Go through the listing and copy every line word for word.

— BEGIN Recorded data —

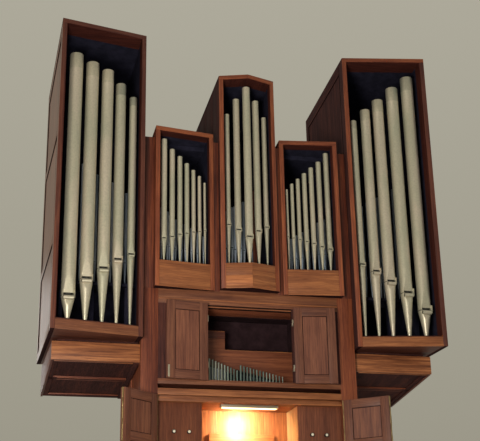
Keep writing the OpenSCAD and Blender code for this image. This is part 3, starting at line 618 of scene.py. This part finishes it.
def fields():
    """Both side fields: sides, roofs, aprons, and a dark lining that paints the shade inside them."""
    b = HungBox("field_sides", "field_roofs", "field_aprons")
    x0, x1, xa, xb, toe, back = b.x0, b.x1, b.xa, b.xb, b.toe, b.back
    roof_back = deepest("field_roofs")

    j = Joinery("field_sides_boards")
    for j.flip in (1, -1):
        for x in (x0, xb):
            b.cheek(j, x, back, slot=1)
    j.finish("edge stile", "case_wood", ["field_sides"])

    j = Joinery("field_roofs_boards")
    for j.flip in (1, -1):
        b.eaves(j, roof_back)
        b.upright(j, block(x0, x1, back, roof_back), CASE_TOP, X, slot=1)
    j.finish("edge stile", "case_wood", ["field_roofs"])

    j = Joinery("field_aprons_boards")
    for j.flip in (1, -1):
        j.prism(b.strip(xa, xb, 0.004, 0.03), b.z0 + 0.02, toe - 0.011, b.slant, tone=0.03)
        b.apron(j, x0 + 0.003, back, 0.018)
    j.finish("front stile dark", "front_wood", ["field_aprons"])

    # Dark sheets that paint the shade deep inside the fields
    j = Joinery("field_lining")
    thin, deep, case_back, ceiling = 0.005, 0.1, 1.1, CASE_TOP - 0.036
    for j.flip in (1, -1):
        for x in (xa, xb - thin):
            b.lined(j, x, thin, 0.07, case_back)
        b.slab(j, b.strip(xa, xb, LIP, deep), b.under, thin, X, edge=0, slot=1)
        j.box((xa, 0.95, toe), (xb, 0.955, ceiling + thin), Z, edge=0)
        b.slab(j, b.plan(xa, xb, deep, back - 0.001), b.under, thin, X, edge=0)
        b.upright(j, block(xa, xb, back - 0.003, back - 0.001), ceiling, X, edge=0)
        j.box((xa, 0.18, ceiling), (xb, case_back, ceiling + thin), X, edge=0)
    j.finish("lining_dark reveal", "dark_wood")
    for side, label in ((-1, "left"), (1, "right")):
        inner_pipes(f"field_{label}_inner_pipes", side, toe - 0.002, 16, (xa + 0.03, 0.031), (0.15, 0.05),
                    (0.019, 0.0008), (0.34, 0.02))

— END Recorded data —

▶ Task result
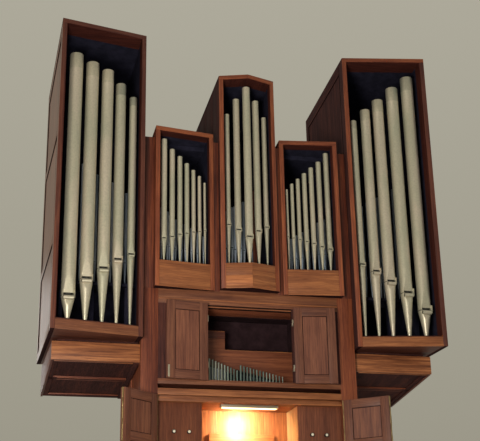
Keep writing the OpenSCAD and Blender code for this image. This is part 3, starting at line 618 of scene.py. This part finishes it.
def fields():
    """Both side fields: sides, roofs, aprons, and a dark lining that paints the shade inside them."""
    b = HungBox("field_sides", "field_roofs", "field_aprons")
    x0, x1, xa, xb, toe, back = b.x0, b.x1, b.xa, b.xb, b.toe, b.back
    roof_back = deepest("field_roofs")

    j = Joinery("field_sides_boards")
    for j.flip in (1, -1):
        for x in (x0, xb):
            b.cheek(j, x, back, slot=1)
    j.finish("edge stile", "case_wood", ["field_sides"])

    j = Joinery("field_roofs_boards")
    for j.flip in (1, -1):
        b.eaves(j, roof_back)
        b.upright(j, block(x0, x1, back, roof_back), CASE_TOP, X, slot=1)
    j.finish("edge stile", "case_wood", ["field_roofs"])

    j = Joinery("field_aprons_boards")
    for j.flip in (1, -1):
        j.prism(b.strip(xa, xb, 0.004, 0.03), b.z0 + 0.02, toe - 0.011, b.slant, tone=0.03)
        b.apron(j, x0 + 0.003, back, 0.018)
    j.finish("front stile dark", "front_wood", ["field_aprons"])

    # Dark sheets that paint the shade deep inside the fields
    j = Joinery("field_lining")
    thin, deep, case_back, ceiling = 0.005, 0.1, 1.1, CASE_TOP - 0.036
    for j.flip in (1, -1):
        for x in (xa, xb - thin):
            b.lined(j, x, thin, 0.07, case_back)
        b.slab(j, b.strip(xa, xb, LIP, deep), b.under, thin, X, edge=0, slot=1)
        j.box((xa, 0.95, toe), (xb, 0.955, ceiling + thin), Z, edge=0)
        b.slab(j, b.plan(xa, xb, deep, back - 0.001), b.under, thin, X, edge=0)
        b.upright(j, block(xa, xb, back - 0.003, back - 0.001), ceiling, X, edge=0)
        j.box((xa, 0.18, ceiling), (xb, case_back, ceiling + thin), X, edge=0)
    j.finish("lining_dark reveal", "dark_wood")
    for side, label in ((-1, "left"), (1, "right")):
        inner_pipes(f"field_{label}_inner_pipes", side, toe - 0.002, 16, (xa + 0.03, 0.031), (0.15, 0.05),
                    (0.019, 0.0008), (0.34, 0.02))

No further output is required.